What the LIVE Badge Means on the Map
One of the most useful features of SatFleet Live for following SpaceX launches is the LIVE badge. When a mission transitions from "upcoming" to "in progress", the static rocket icon on the map is replaced by a pulsing red LIVE badge — visible at any zoom level.
How the LIVE status is triggered
The LIVE badge activates under three conditions, whichever comes first:
- The Launch Library API sets webcast_live = true (SpaceX has started streaming)
- The launch status changes to "In Flight"
- The mission was in GO status and T-0 has passed (within a 3-hour grace window)
This triple-trigger approach means the badge fires reliably even if one data source lags.

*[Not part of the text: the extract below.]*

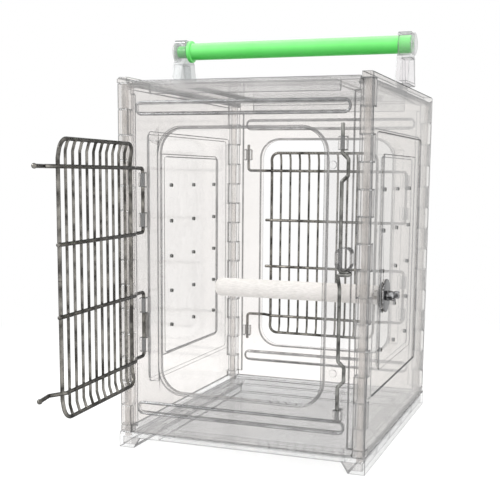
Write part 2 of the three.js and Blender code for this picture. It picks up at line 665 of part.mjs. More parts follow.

The 3-hour grace window handles real-world scenarios where a launch happens on time but the API status update is slightly delayed.
Once a Starlink batch is deployed, the individual satellites appear on the SatFleet Live map within 24–48 hours as TLE data is published by NORAD. In the days after a fresh launch they are typically bunched together in a tight cluster at ~290 km altitude — the famous Starlink train — before raising their orbits to 550 km over several weeks. You can filter for Starlink in the Layers panel to watch the new batch appear and spread out.
Accessing the launch details page
Clicking any rocket icon — LIVE or upcoming — on the map opens an info panel with mission name, vehicle, pad, and countdown. From there, a direct link takes you to the full launch details page, which includes the mission description, webcast embed, and a "View on map" button that flies the 3D globe directly to the launch pad.